Nella bianca Abbazia benedettina di Mattsee si sono ritrovati nel XVI secolo documenti su carta pergamena scritti in una lingua non riconducibile a quelle parlate nell’Alto Medioevo. Si presume siano in codice. In quelle righe protette dal mistero, Tassilo III potrebbe aver lasciato testimonianza del suo sacrificio di uomo e sovrano, sopportando le torture e l’umiliazione di essere privato per sempre del titolo di Baviera e sui territori tra Austria e Germania.
Da Carlo Magno subí anche un processo a Ingelheim nel 787 e, durante il Sinodo di Francoforte del 794, fu condannato a morte per inadempimento dei propri doveri nobiliari e tradimento per non aver rotto l’alleanza con i Longobardi (la cui regina Teodolinda aveva sposato in seconde nozze Agilulfo capostipite della dinastia bavarese).

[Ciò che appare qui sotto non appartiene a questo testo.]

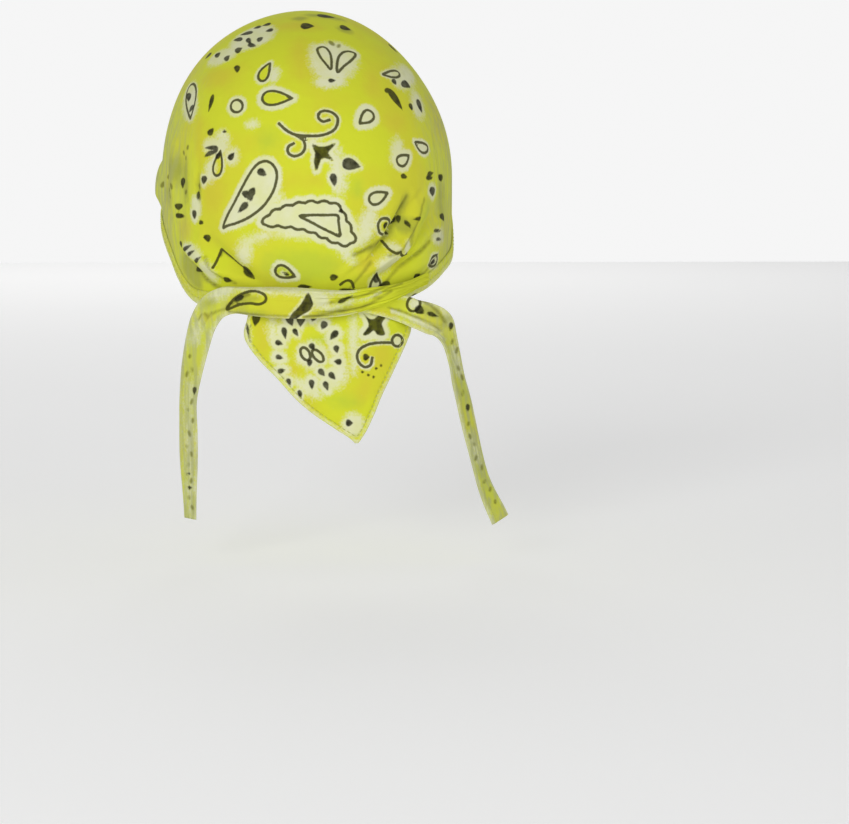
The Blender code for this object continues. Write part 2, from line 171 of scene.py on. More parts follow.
@dataclass(frozen=True)
class HeadForm:
    """The domed surface under the crown. Bearings run from the back towards the wearer's left."""

    half_breadth: float = 0.084
    rear_reach: float = 0.103
    front_reach: float = 0.097
    widest_drop: float = 0.096
    rim_drop: float = 0.166
    tuck_power: float = 2.2
    lean: float = 0.002
    cloth: float = 0.0012
    hem_height: float = 0.008
    fold_width: float = 0.010
    fold_rise: float = 0.0030
    fold_fade: float = 0.008
    fold_on_hem: float = 0.12
    fold_bluntness: float = 0.7
    small_turn: float = 0.5
    small_fall: float = 0.0005

    def round_rim(self, name: str, bearing: Points) -> Points:
        """A column of the rim's table at any bearing.

        Args:
            name: The column.
            bearing: Where to read it, in degrees.

        Returns:
            The column's values there.
        """
        keys, values = column(RIM, "bearing"), column(RIM, name)
        keys = np.concatenate([keys[-2:] - 360, keys, keys[:2] + 360])
        values = np.concatenate([values[-2:], values, values[:2]])
        return smooth_through(keys, values, from_back(bearing))

    def rim(self, bearing: Points) -> Points:
        """How far below the top the crown's edge lies."""
        return self.rim_drop * self.round_rim("drop", bearing)

    def bare(self, bearing: Points, drop: Points) -> Points:
        """Points of the outer face with no folds in it.

        Args:
            bearing: Degrees from the back.
            drop: Metres below the top.

        Returns:
            The points, one row each.
        """
        bearing, drop = np.broadcast_arrays(np.asarray(bearing, float), np.asarray(drop, float))
        angle = np.radians(bearing)
        tuck = self.round_rim("tuck", bearing)
        upper = np.clip(drop / self.widest_drop, 0.0, 1.0)
        lower = np.clip((drop - self.widest_drop) / (self.rim_drop - self.widest_drop), 0.0, 2.0)
        dome = np.sqrt(np.maximum(1 - (1 - upper) ** 2, 0.0))
        girth = np.where(drop < self.widest_drop, dome, 1 - tuck * lower**self.tuck_power)
        reach = np.where(np.cos(angle) > 0, self.rear_reach, self.front_reach)
        lean = self.lean * upper * (1 - upper) ** 3 * 256 / 27
        across = self.half_breadth * np.sin(angle) * girth + lean
        return np.stack([across, reach * np.cos(angle) * girth, self.cloth - drop], axis=-1)

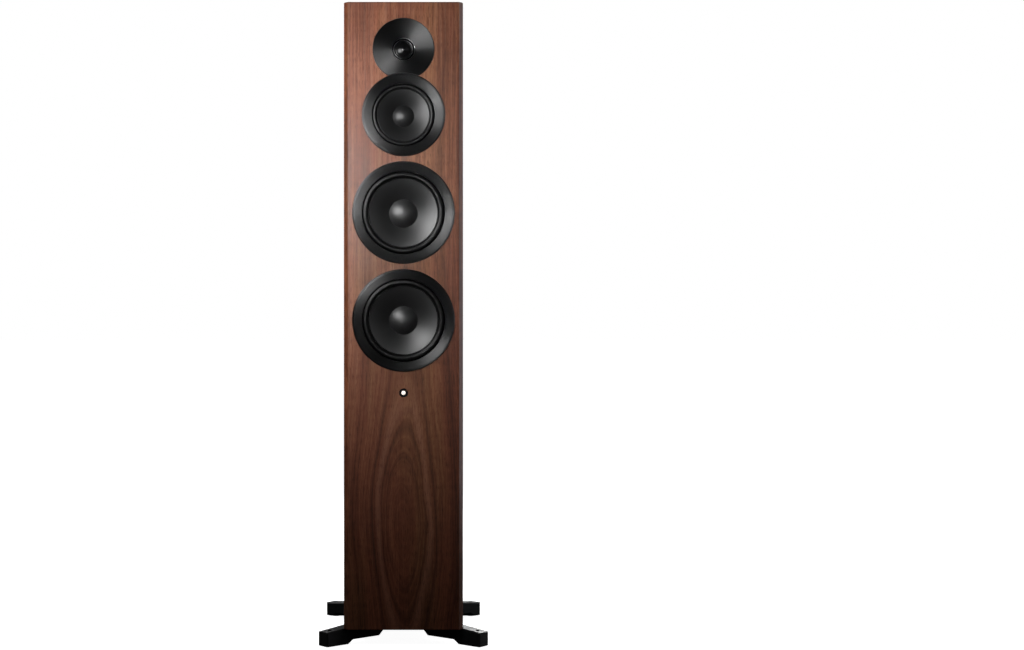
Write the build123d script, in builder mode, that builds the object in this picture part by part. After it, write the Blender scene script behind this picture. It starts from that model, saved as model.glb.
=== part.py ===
"""Floorstanding three-way loudspeaker with a closed cabinet, four drivers and an amplifier module in its back.

Millimetres, +Z up. The origin is on the floor under the middle of the speaker, and the baffle faces -Y.
A driver's section is drawn with its radius as local x and the distance out of the baffle's face as local y.
"""

import os
from math import asin, cos, degrees, radians, sin, sqrt

from build123d import *

# Cabinet
CABINET_WIDTH = 216
CABINET_HEIGHT = 1136
CABINET_DEPTH = 320
UNDERSIDE = 29  # the cabinet's underside above the floor
WALL = 19
BAFFLE = 30
EDGE_BEVEL = 7.5  # width of the bevel down each front edge of the baffle
EDGE_ROUND = 2
ARRIS = 1.2  # the small chamfer on the other outer edges
BRACE = 18
BRACE_HEIGHTS = (300, 678)
CHAMBER_Z = 864
CHAMBER_DIVIDER_Y = 30
PAD_THICK = 40

HALF_WIDTH = CABINET_WIDTH / 2
INNER_HALF = HALF_WIDTH - WALL
FRONT_Y = -CABINET_DEPTH / 2
BACK_Y = CABINET_DEPTH / 2
BAFFLE_BACK_Y = FRONT_Y + BAFFLE
REAR_PANEL_Y = BACK_Y - WALL
TOP_Z = UNDERSIDE + CABINET_HEIGHT
FLOOR_OF_CABINET_Z = UNDERSIDE + WALL
CEILING_Z = TOP_Z - WALL

# Heights of the parts on the baffle
TWEETER_Z = 1080
MIDRANGE_Z = 961
UPPER_WOOFER_Z = 784
LOWER_WOOFER_Z = 589
STATUS_LIGHT_Z = 458

# What the two sizes of cone driver measure: radii, and depths below the baffle's face
REBATE_DEPTH = 11
FLANGE_FACE = -5.8  # the basket's flange lies this far below the baffle's face, under the trim ring
SURROUND_BASE = -6.6
RUBBER = 0.8
RING_PROUD = 2.8
CONE_WALL = 0.9
WOOFER = {
    "ring": 92.8, "ring_bore": 75.3, "rebate": 90, "hole": 78, "screw_circle": 83.6,
    "roll_outer": 72.5, "roll_inner": 63.5, "coil": 26, "cone_depth": 20.5, "dome_rise": 11,
    "spider_depth": 42, "motor_depth": 56, "top_plate": 7, "magnet": 18, "back_plate": 8,
    "magnet_radius": 60, "coil_overhang": 4.5, "windows": 6, "collar": 2,
}
MIDRANGE = {
    "ring": 75.4, "ring_bore": 57, "rebate": 73, "hole": 60.5, "screw_circle": 66.5,
    "roll_outer": 55.2, "roll_inner": 48.3, "coil": 19.5, "cone_depth": 15, "dome_rise": 8.5,
    "spider_depth": 32, "motor_depth": 41, "top_plate": 5, "magnet": 14, "back_plate": 6,
    "magnet_radius": 46, "coil_overhang": 3, "windows": 6, "collar": 1.6,
}
SCREW = {"shank": 2, "head": 4.5, "length": 20}
SCREWS_PER_DRIVER = 6
CONE_DRIVERS = ((MIDRANGE_Z, MIDRANGE), (UPPER_WOOFER_Z, WOOFER), (LOWER_WOOFER_Z, WOOFER))

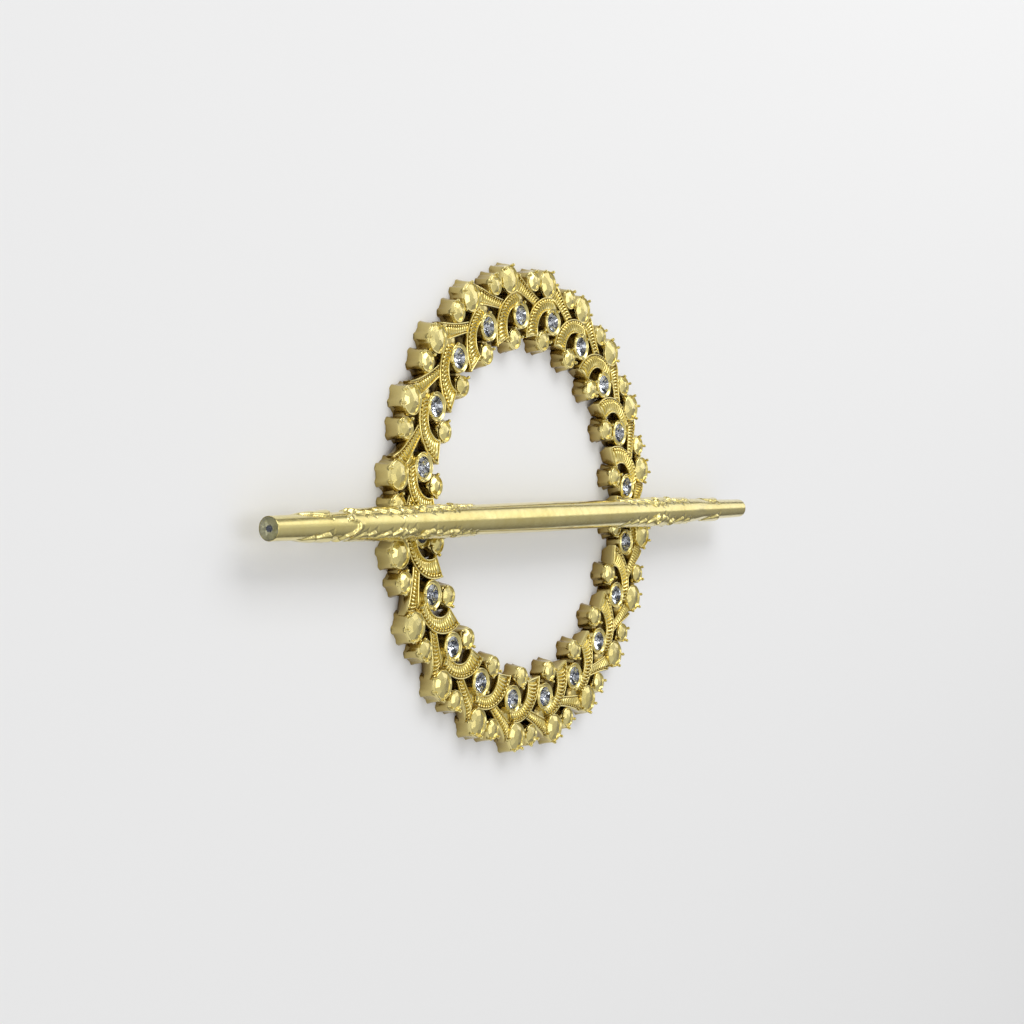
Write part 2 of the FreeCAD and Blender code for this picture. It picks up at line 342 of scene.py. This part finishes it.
def claw(centre, radius, bearing):
    """One claw and its ball, at the rim of a bead or cup."""
    rows = []
    for out, height, width in claw_path:
        middle = polar(centre, radius + out, bearing)
        rows.append([polar(middle, width, 45 * i, height) for i in range(8)])
    cups.rows(rows)
    cups.ball(polar(centre, radius + claw_ball_shift, bearing, claw_ball_height), claw_ball_radius)


for bearing in big_bead_claws:
    claw(big_bead_centre, big_bead_radius, bearing)
for bearing in outer_bead_claws:
    claw(outer_bead_centre, small_bead_radius, bearing)
for bearing in inner_bead_claws:
    claw(inner_bead_centre, small_bead_radius, bearing)
for bearing in bezel_claws:
    claw(stone_centre, bezel_radius - bezel_claw_inset, bearing)

# Ribbed fans
# A crescent of the same moulding wraps round one side of each stone. A fine wire edge runs along both
# its sides, and a round bar across its foot. Between them, a cushion of curved ribs ends in a row of
# small knobs, with a plain facet at its foot.
leafwork = Moulding()
fan_ribs = 15
fan_rib_height = 0.94
fan_rib_bow = 0.65
fan_knob = 0.4
fan_outer_bearings = (191.2, 96.0)
fan_inner_bearings = (181.0, 84.0)
fan_inner_centre = stone_centre + Vector((-1.65, -3.3, 0))
fan_inner_radius = 5.85
fan_edge_height = 4.66
fan_foot_share = 0.05
fan_foot_place = 0.014

# One rib along the strip, as (share of its pitch, share of its height).
rib_steps = ((0.0, 0.0), (0.11, 0.24), (0.26, 0.83), (0.48, 1.0), (0.71, 0.83), (0.88, 0.24))

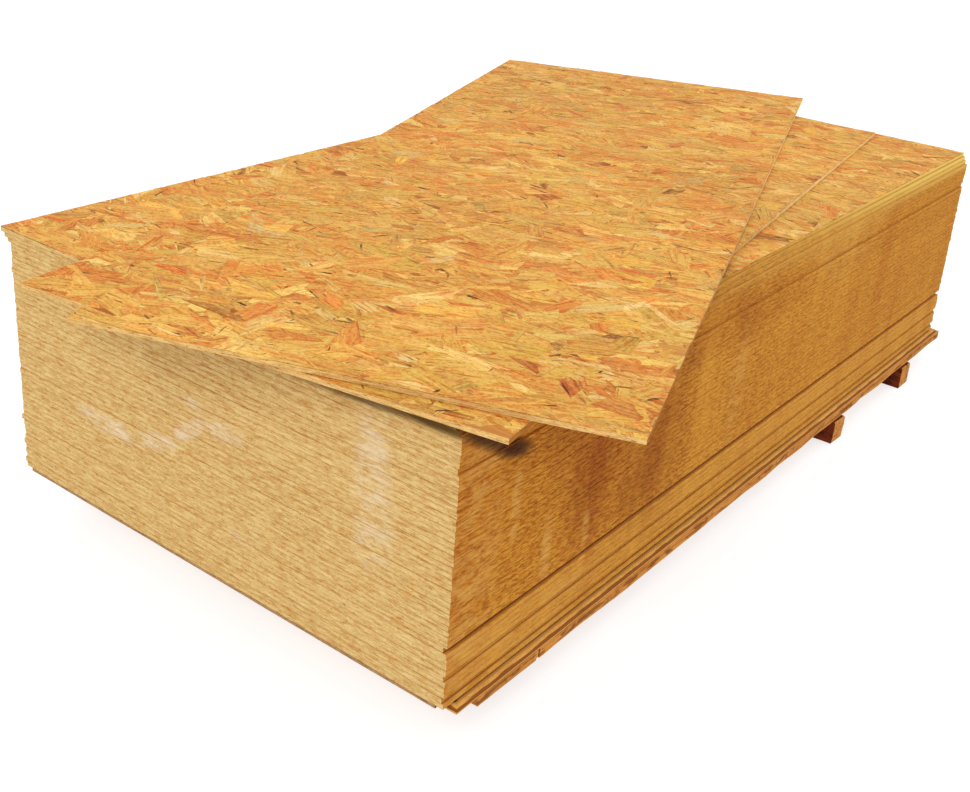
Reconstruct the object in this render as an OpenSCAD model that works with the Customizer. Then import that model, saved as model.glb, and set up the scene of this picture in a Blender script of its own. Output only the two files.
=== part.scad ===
// Squared stack of oriented strand boards on a base of boards and bearers, with
// two loose boards of a narrower format turned across its top.
//
// +X runs along the panels from the near short end, +Y runs across them and +Z
// is up. The origin is on the floor, under the middle of the squared stack and
// on the underside of the middle bearer.

/* [Panels] */
// Length of one panel
panel_l = 2500; // [2000:10:3000]
// Width of one panel
panel_w = 1250; // [900:10:1500]
// Thickness of one panel
panel_t = 12; // [9:0.1:25]
// Panels in the squared stack
panel_n = 48; // [18:1:48]

/* [Squareness of the stack] */
// Most that a panel strays from square, along and across
edge_stray = 0.8; // [0:0.1:4]
// How far a panel above a parting line sits back from the right-hand side
parting_back = 4; // [0:0.5:10]
// How far the panel above the main parting line sits back
main_parting_back = 9; // [0:0.5:15]
// Panels below the first small parting line
lot_1_n = 4; // [1:1:5]
// Panels below the main parting line
lot_2_n = 9; // [6:1:9]
// Panels above the last small parting line
lot_top_n = 8; // [4:1:8]
// Uppermost panels that are stepped towards the left and the near end
stepped_n = 3; // [0:1:3]
// How far each of them is stepped past the one below
step = 4.5; // [0:0.5:12]

/* [Loose panels] */
// Width of both of them; the lower one is as long as the stacked panels
loose_w = 1050; // [900:10:1300]
// Length of the upper one
upper_l = 2700; // [2000:10:3000]

/* [Lower loose panel] */
// Turn, seen from above
lower_turn = 9; // [0:0.5:15]
// Its middle, along the stack
lower_x = -120; // [-150:1:150]
// Its middle, across the stack
lower_y = -18; // [-100:1:100]

/* [Upper loose panel] */
// Turn, seen from above
upper_turn = 19.5; // [0:0.5:22]
// Its middle, along the stack
upper_x = -40; // [-100:1:100]
// Its middle, across the stack
upper_y = 47; // [-100:1:100]

/* [Base boards] */
// Thickness of the cover sheet under the panels
cover_t = 12; // [6:0.5:25]
// Thickness of the thin sheet that shows as a groove
groove_t = 7; // [4:0.5:15]
// How far the thin sheet sits back from either long side
groove_back = 18; // [5:1:40]
// Thickness of the base board
base_t = 22; // [12:1:40]
// How far the base board is set towards the far end
base_x = 30; // [0:1:60]
// How far the base board is set towards the right
base_out = 10; // [0:1:30]

/* [Deck planks] */
// Thickness of a plank
plank_t = 28; // [18:0.1:45]
// Width of a plank
plank_w = 120; // [80:5:200]
// How much shorter a plank row is than a panel
plank_short = 20; // [0:5:200]
// How far the planks are set towards the far end
plank_x = 90; // [0:5:120]
// How far the right-hand planks stand out from the panels
plank_out = 7; // [0:1:20]
// Length of the short plank at the near end of the right-hand row
short_plank_l = 195; // [180:5:400]
// Gap between the two planks of the right-hand row
plank_gap = 4; // [1:0.5:10]

/* [Bearers] */
// Height of a bearer
bearer_h = 70; // [40:1:120]
// Width of a bearer
bearer_w = 70; // [40:1:120]
// How much shorter a bearer is than a panel is wide
bearer_short = 60; // [0:5:150]
// Distance from the panels' ends to the middle of the end bearers
bearer_end = 220; // [170:5:400]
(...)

La sentenza, forse per intercessione dello stesso “imperator Romanorum”, fu commutata in prigione a vita nel chiostro di Lorsdch. Tassilo visse la condizione monacale con convinzione, mostrando una “pietas” insolita in un pagano convertito. Morì l’11 dicembre del 796 o dell’800, stesso anno in cui Carlo Magno ricevette la corona imperiale dal Pontefice. Con Tassilo III si estinse la dinastia alemanna degli Agilulfingi risalente al VI secolo. Se la figura del Duca fu riabilitata nel Rinascimento come rappresentante di una stirpe di nobili cavalieri, esponenti religiosi bavaresi ne proposero di recente la beatificazione perché da cristiano accettò la sua sorte, anzi “superò il proprio destino” tragico mostrando debolezza esteriore ma intima forza morale secondo l’insegnamento di San Paolo nella seconda Lettera ai Corinzi: “Quando sono debole, sono forte”.
Viva ė ancora l’usanza di matrimoni tra bavaresi e ragazze lombarde, quasi a riscattare la sorte infelice del Duca e della sposa “italiana”, ma di Tassilo III di Baviera la Storia non conserva importanti  memorie, lasciandolo avvolto nei cosiddetti secoli bui dell’Alto Medioevo. Oggi però, a mille anni dalla sua morte, la statua nella piazza di Mattsee ne celebra la figura: un Forte nell’epoca dei violenti.